## Begin

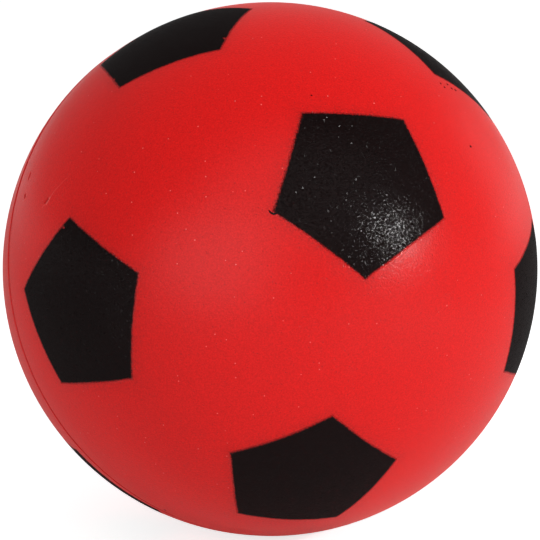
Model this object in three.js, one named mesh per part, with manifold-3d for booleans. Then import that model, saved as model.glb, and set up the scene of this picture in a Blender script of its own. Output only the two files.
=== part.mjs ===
// Foam soccer ball, 200 mm across. A soft foam core carries a red skin that was formed in the
// two halves of a mould, and twelve black pentagons lie in the skin, one at each corner of an
// icosahedron. The ball stands at rest on the small flat that its own weight presses into it.
// Millimetres, +Z up, origin in the middle of that flat. The front of the ball faces -Y.
import * as THREE from "three";
import { mergeVertices } from "three/addons/utils/BufferGeometryUtils.js";
import Module from "manifold-3d";

const wasm = await Module();
wasm.setup();

// Body of the ball.
const BALL_DIAMETER = 200;
const SKIN_THICKNESS = 2;
const CORE_CLEARANCE = 0.3; // between the core and the skin round it
const REST_FLAT_RADIUS = 11; // contact patch where the foam yields under the ball's weight

// Parting line, where the two halves of the mould met.
const PARTING_GAP = 0.3; // between the rims of the two skins
const GROOVE_WIDTH = 1.4;
const GROOVE_DEPTH = 0.6;
const MOULD_SLIP = 0.3; // how far the rear half of the mould sat out of line
const MOULD_SLIP_CLOCK = 290; // the way it slipped, in degrees clockwise from up

// Black pentagons. An arc is measured over the curve of the ball.
const PENTAGON_CORNER_ARC = 31.7; // from a pentagon's centre to a corner
const PENTAGON_THICKNESS = 0.4;
const PENTAGON_PROUD = 0.1; // how far a pentagon stands out of the skin
const PENTAGON_CLEARANCE = 0.3; // between a pentagon and its pocket, under it and round it
const CUTTER_MARGIN = 5; // how far a cutter reaches out of the ball

// How the ball lies: the way its mould's axis points out of the front, in degrees. The azimuth
// turns from -Y towards +X, and the elevation rises.
const MOULD_AZIMUTH = 20.5;
const MOULD_ELEVATION = 17.5;

// How the spraying jig held the ball, in degrees. The pattern's axis leans away from the mould's
// towards a clock angle, and the spin is the clock angle of the front ring's first pentagon.
const PATTERN_LEAN = 7.2;
const PATTERN_LEAN_CLOCK = -13;
const PATTERN_SPIN = 42.4;

// How far the sprayed pentagons lie from their ideal places, in degrees about the ball's centre:
// clockwise round the front centre and outwards from it, and for the front centre itself to the
// right and up.
const SPRAY_DRIFT = {
  pentagon_front_centre: [1.1, 1.1],
  pentagon_front_1: [0.3, -3.4],
  pentagon_front_2: [-2.6, -2],
  pentagon_front_3: [2, -0.6],
  pentagon_front_4: [-1.4, 0],
  pentagon_front_5: [1.1, -2.3],
  pentagon_rear_3: [0, -4.5],
};

// Facets, by the length of their edges on the curve of the ball.
const OUTER_FACET = 9.2;
const INNER_FACET = 16;

const ballRadius = BALL_DIAMETER / 2;
const skinInnerRadius = ballRadius - SKIN_THICKNESS;
const coreRadius = skinInnerRadius - CORE_CLEARANCE;
const pentagonOuterRadius = ballRadius + PENTAGON_PROUD;
const pentagonInnerRadius = pentagonOuterRadius - PENTAGON_THICKNESS;
const pocketFloorRadius = pentagonInnerRadius - PENTAGON_CLEARANCE;
const centreHeight = Math.sqrt(ballRadius ** 2 - REST_FLAT_RADIUS ** 2);
const cutterRadius = pentagonOuterRadius + CUTTER_MARGIN;

const UP = new THREE.Vector3(0, 0, 1);
const CORNERS = 5;
const CORNER_STEP = 360 / CORNERS;
const RING_POLAR = THREE.MathUtils.radToDeg(Math.atan(2)); // icosahedron, corner to corner
const radians = THREE.MathUtils.degToRad;

// A closed solid from a three.js geometry.
function solidOf(geometry) {
  geometry.deleteAttribute("normal");
  geometry.deleteAttribute("uv");
  const merged = mergeVertices(geometry);
  return new wasm.Manifold(
    new wasm.Mesh({
      numProp: 3,
      vertProperties: merged.attributes.position.array,
      triVerts: new Uint32Array(merged.index.array),
    }),
  );
}

// A three.js geometry from a closed solid.
function geometryOf(solid) {
  const { vertProperties, triVerts } = solid.getMesh();
  const geometry = new THREE.BufferGeometry();
  geometry.setAttribute("position", new THREE.BufferAttribute(vertProperties, 3));
  geometry.setIndex(new THREE.BufferAttribute(triVerts, 1));
  geometry.computeVertexNormals();
  return geometry;
}

// A geodesic ball about the origin, with a corner of its icosahedron at +Z and the next one
// towards +Y. The icosahedron's edges are cut to the length of a facet.
function geodesicBall(radius, facet) {
  const golden = (1 + Math.sqrt(5)) / 2;
  const facetsPerEdge = Math.round((ballRadius * radians(RING_POLAR)) / facet);
  const geometry = new THREE.IcosahedronGeometry(radius, facetsPerEdge - 1);
  geometry.rotateX(-Math.atan(1 / golden));
  return solidOf(geometry);
}

// The frame whose +Z leaves the ball at an azimuth and an elevation, with +Y on its upper side.
function frameFacing(azimuth, elevation) {
  const level = Math.cos(radians(elevation));
  const axis = new THREE.Vector3(
    level * Math.sin(radians(azimuth)),
    -level * Math.cos(radians(azimuth)),
    Math.sin(radians(elevation)),
  );
  const right = new THREE.Vector3().crossVectors(UP, axis).normalize();
  const upper = new THREE.Vector3().crossVectors(axis, right);
  return new THREE.Matrix4().makeBasis(right, upper, axis);
}

// A turn about +Z, clockwise as the front is seen, so that +Y goes to that clock angle.
function clockTurn(degrees) {
  return new THREE.Matrix4().makeRotationZ(-radians(degrees));
}

// Moves a pentagon from +Z to its place in the pattern. It lies a polar angle down from the
// front centre and a clock angle round it, and is first turned about its own middle.
function pentagonMove({ name, polar, clock, turn }) {
  const [clockwise, outwards] = SPRAY_DRIFT[name] ?? [0, 0];
  return clockTurn(clock)
    .multiply(new THREE.Matrix4().makeRotationX(-radians(polar + outwards)))
    .multiply(new THREE.Matrix4().makeRotationY(radians(clockwise)))
    .multiply(clockTurn(turn));
}

// The twelve pentagons: two centres and two rings of five, each with a corner towards its
// neighbours.
function pentagonList() {
  const list = [
    { name: "pentagon_front_centre", polar: 0, clock: 0, turn: PATTERN_SPIN },
    { name: "pentagon_rear_centre", polar: 180, clock: PATTERN_SPIN, turn: 0, rear: true },
  ];
  for (let i = 0; i < CORNERS; i += 1) {
    const clock = PATTERN_SPIN + CORNER_STEP * i;
    list.push({ name: `pentagon_front_${i + 1}`, polar: RING_POLAR, clock, turn: 180 });
    list.push({
      name: `pentagon_rear_${i + 1}`,
      polar: 180 - RING_POLAR,
      clock: clock + CORNER_STEP / 2,
      turn: 0,
      rear: true,
    });
  }
  return list;
}

// A pentagonal pyramid from the ball's centre out through +Z, with a corner towards +Y. Its
// sides pass through the centre, so they cut the ball along great circles.
function pentagonPyramid(clearance) {
  const halfStep = radians(CORNER_STEP / 2);
  const toSide = Math.atan(Math.tan(PENTAGON_CORNER_ARC / ballRadius) * Math.cos(halfStep));
  const tanToCorner = Math.tan(toSide + clearance / ballRadius) / Math.cos(halfStep);
  const pyramid = new THREE.ConeGeometry(cutterRadius * tanToCorner, cutterRadius, CORNERS);
  pyramid.translate(0, -cutterRadius / 2, 0);
  pyramid.rotateX(-Math.PI / 2);
  return solidOf(pyramid);
}

// One black pentagon, curved as the ball is.
function pentagonSolid() {
  return pentagonPyramid(0)
    .intersect(geodesicBall(pentagonOuterRadius, OUTER_FACET))
    .subtract(geodesicBall(pentagonInnerRadius, OUTER_FACET));
}

// What is cut out of the skins for a pentagon: the pentagon with its clearance, and open above.
function pocketCutter() {
  return pentagonPyramid(PENTAGON_CLEARANCE).subtract(geodesicBall(pocketFloorRadius, OUTER_FACET));
}

// The V that the two rims form at the parting line, round the mould's axis.
function grooveCutter() {
  const bottom = ballRadius - GROOVE_DEPTH;
  const half = ((GROOVE_WIDTH / 2) * (cutterRadius - bottom)) / GROOVE_DEPTH;
  const outline = [
    new THREE.Vector2(bottom, 0),
    new THREE.Vector2(cutterRadius, -half),
    new THREE.Vector2(cutterRadius, half),
    new THREE.Vector2(bottom, 0),
  ];
  const steps = Math.round((2 * Math.PI * ballRadius) / OUTER_FACET);
  const ring = new THREE.LatheGeometry(outline, steps);
  ring.rotateX(Math.PI / 2);
  return solidOf(ring);
}

// Cuts away what lies under the floor. The frame takes the solid's own axes to the ball's.
function pressedFlat(solid, frame) {
  const up = UP.clone().transformDirection(frame.clone().invert());
  const shift = new THREE.Vector3().setFromMatrixPosition(frame).dot(UP);
  return solid.trimByPlane(up.toArray(), -centreHeight - shift);
}

const mouldFrame = frameFacing(MOULD_AZIMUTH, MOULD_ELEVATION);
const patternFrame = mouldFrame
  .clone()
  .multiply(clockTurn(PATTERN_LEAN_CLOCK))
  .multiply(new THREE.Matrix4().makeRotationX(-radians(PATTERN_LEAN)))
  .multiply(clockTurn(-PATTERN_LEAN_CLOCK));
const slip = new THREE.Vector3(0, MOULD_SLIP, 0).applyMatrix4(clockTurn(MOULD_SLIP_CLOCK));
const slipInMould = new THREE.Matrix4().makeTranslation(slip);
const slipInBall = new THREE.Matrix4().makeTranslation(slip.clone().applyMatrix4(mouldFrame));

const pentagons = pentagonList().map((entry) => {
  const frame = patternFrame.clone().multiply(pentagonMove(entry));
  if (entry.rear) frame.premultiply(slipInBall);
  return { name: entry.name, frame };
});

// All twelve pockets, in the mould's frame.
function pocketsInMould() {
  const cutter = pocketCutter();
  const toMould = mouldFrame.clone().invert();
  return wasm.Manifold.union(
    pentagons.map(({ frame }) => cutter.transform(toMould.clone().multiply(frame).elements)),
  );
}

// One half of the skin: side 1 is the front and side -1 the rear, which sat out of line.
function skinHalf(side, pockets) {
  const outOfLine = side < 0 ? slipInMould : new THREE.Matrix4();
  const outside = geodesicBall(ballRadius, OUTER_FACET).transform(outOfLine.elements);
  const groove = grooveCutter().transform(outOfLine.elements);
  const whole = outside
    .subtract(geodesicBall(skinInnerRadius, INNER_FACET))
    .trimByPlane([0, 0, side], PARTING_GAP / 2)
    .subtract(groove)
    .subtract(pockets);
  return pressedFlat(whole, mouldFrame);
}

function named(name, solid, material) {
  const mesh = new THREE.Mesh(geometryOf(solid), material);
  mesh.name = name;
  return mesh;
}

const foam = new THREE.MeshStandardMaterial({ color: "#e8dcc4", roughness: 0.95, metalness: 0 });
const redSkin = new THREE.MeshStandardMaterial({ color: "#dc2528", roughness: 0.5, metalness: 0 });
const blackPaint = new THREE.MeshStandardMaterial({ color: "#151112", roughness: 0.4, metalness: 0 });

const moulding = new THREE.Group();
const pockets = pocketsInMould();
moulding.add(
  named("foam_core", pressedFlat(geodesicBall(coreRadius, INNER_FACET), mouldFrame), foam),
  named("front_skin", skinHalf(1, pockets), redSkin),
  named("rear_skin", skinHalf(-1, pockets), redSkin),
);
moulding.applyMatrix4(mouldFrame);

const pattern = new THREE.Group();
const pentagon = pentagonSolid();
for (const { name, frame } of pentagons) {
  const mesh = named(name, pressedFlat(pentagon, frame), blackPaint);
  mesh.applyMatrix4(frame);
  pattern.add(mesh);
}

const ball = new THREE.Group();
ball.add(moulding, pattern);
ball.position.z = centreHeight;

export default ball;
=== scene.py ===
# Foam soccer ball: how it looks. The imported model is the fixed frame, and every piece here is
# built round the ball's centre, in metres, and then lifted to its place on the floor.
import math

import bmesh
import bpy
from mathutils import Matrix, Vector, noise


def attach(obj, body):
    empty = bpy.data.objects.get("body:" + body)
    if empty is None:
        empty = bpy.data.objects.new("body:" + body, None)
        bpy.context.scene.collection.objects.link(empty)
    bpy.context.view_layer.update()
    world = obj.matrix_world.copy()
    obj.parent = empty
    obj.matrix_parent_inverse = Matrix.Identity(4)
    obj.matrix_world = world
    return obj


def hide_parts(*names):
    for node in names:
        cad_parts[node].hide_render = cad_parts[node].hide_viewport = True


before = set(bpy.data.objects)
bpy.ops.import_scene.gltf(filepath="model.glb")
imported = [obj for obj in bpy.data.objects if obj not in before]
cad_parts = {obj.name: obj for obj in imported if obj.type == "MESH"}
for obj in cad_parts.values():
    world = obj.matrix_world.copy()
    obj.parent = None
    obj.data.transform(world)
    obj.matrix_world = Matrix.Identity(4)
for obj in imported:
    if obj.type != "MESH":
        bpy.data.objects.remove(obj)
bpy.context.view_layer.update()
print("frame loaded:", len(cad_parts), "nodes")

mm = 0.001

ball = {
    "radius": 100 * mm,
    "restFlatRadius": 11 * mm,  # where the soft foam yields on the floor
    "contactRounding": 0.12 * mm,  # how softly the ball leaves the floor round the flat
    "contactReach": 2 * mm,  # the height up to which that rounding is felt
}
ball["centre"] = Vector((0, 0, math.sqrt(ball["radius"] ** 2 - ball["restFlatRadius"] ** 2)))


# A direction from the ball's centre. Azimuth turns from the front, -Y, towards +X.
def direction(azimuth, elevation):
    a, e = math.radians(azimuth), math.radians(elevation)
    return Vector((math.sin(a) * math.cos(e), -math.cos(a) * math.cos(e), math.sin(e)))


# The right and upper directions of someone who faces the ball from that direction.
def rightAndUp(outward):
    right = Vector((0, 0, 1)).cross(outward).normalized()
    return right, outward.cross(right)


# Camera: the angle and the framing of the photograph.
view = {
    "azimuth": 0,
    "elevation": 10,
    "distance": 700 * mm,
    "lens": 123.35,  # millimetres, on the sensor width below
    "sensor": 36,
    "clip": (0.05, 60),  # metres
    "sideways": -0.14 * mm,  # the ball stands a third of a pixel right of the middle
    "upwards": -0.33 * mm,  # and nearly one above it
}


def makeCamera():
    back = direction(view["azimuth"], view["elevation"])
    right, up = rightAndUp(back)
    data = bpy.data.cameras.new("camera")
    data.lens = view["lens"]
    data.sensor_width = view["sensor"]
    data.clip_start, data.clip_end = view["clip"]
    camera = bpy.data.objects.new("camera", data)
    bpy.context.scene.collection.objects.link(camera)
    offset = right * view["sideways"] + up * view["upwards"]
    camera.location = ball["centre"] + back * view["distance"] + offset
    camera.rotation_euler = back.to_track_quat("Z", "Y").to_euler()
    bpy.context.scene.camera = camera


makeCamera()
print("camera placed")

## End

■ **TASK REQUIREMENTS**
Exactly repeat the lines running from the top of the listing to the line bearing "const MOULD_ELEVATION = 17.5;", both of those lines included, and only them.

■ **TASK ANSWER**
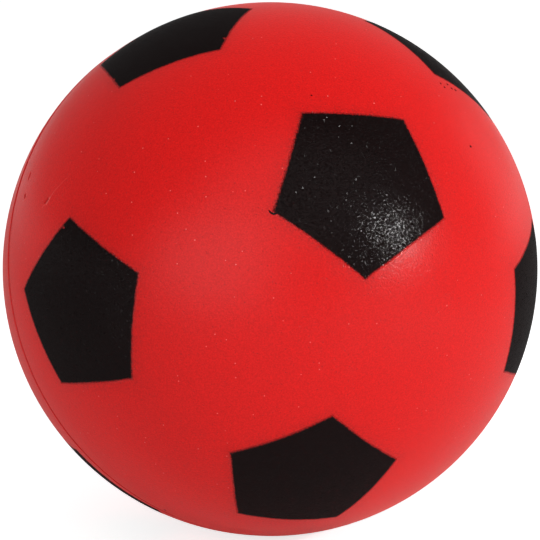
Model this object in three.js, one named mesh per part, with manifold-3d for booleans. Then import that model, saved as model.glb, and set up the scene of this picture in a Blender script of its own. Output only the two files.
=== part.mjs ===
// Foam soccer ball, 200 mm across. A soft foam core carries a red skin that was formed in the
// two halves of a mould, and twelve black pentagons lie in the skin, one at each corner of an
// icosahedron. The ball stands at rest on the small flat that its own weight presses into it.
// Millimetres, +Z up, origin in the middle of that flat. The front of the ball faces -Y.
import * as THREE from "three";
import { mergeVertices } from "three/addons/utils/BufferGeometryUtils.js";
import Module from "manifold-3d";

const wasm = await Module();
wasm.setup();

// Body of the ball.
const BALL_DIAMETER = 200;
const SKIN_THICKNESS = 2;
const CORE_CLEARANCE = 0.3; // between the core and the skin round it
const REST_FLAT_RADIUS = 11; // contact patch where the foam yields under the ball's weight

// Parting line, where the two halves of the mould met.
const PARTING_GAP = 0.3; // between the rims of the two skins
const GROOVE_WIDTH = 1.4;
const GROOVE_DEPTH = 0.6;
const MOULD_SLIP = 0.3; // how far the rear half of the mould sat out of line
const MOULD_SLIP_CLOCK = 290; // the way it slipped, in degrees clockwise from up

// Black pentagons. An arc is measured over the curve of the ball.
const PENTAGON_CORNER_ARC = 31.7; // from a pentagon's centre to a corner
const PENTAGON_THICKNESS = 0.4;
const PENTAGON_PROUD = 0.1; // how far a pentagon stands out of the skin
const PENTAGON_CLEARANCE = 0.3; // between a pentagon and its pocket, under it and round it
const CUTTER_MARGIN = 5; // how far a cutter reaches out of the ball

// How the ball lies: the way its mould's axis points out of the front, in degrees. The azimuth
// turns from -Y towards +X, and the elevation rises.
const MOULD_AZIMUTH = 20.5;
const MOULD_ELEVATION = 17.5;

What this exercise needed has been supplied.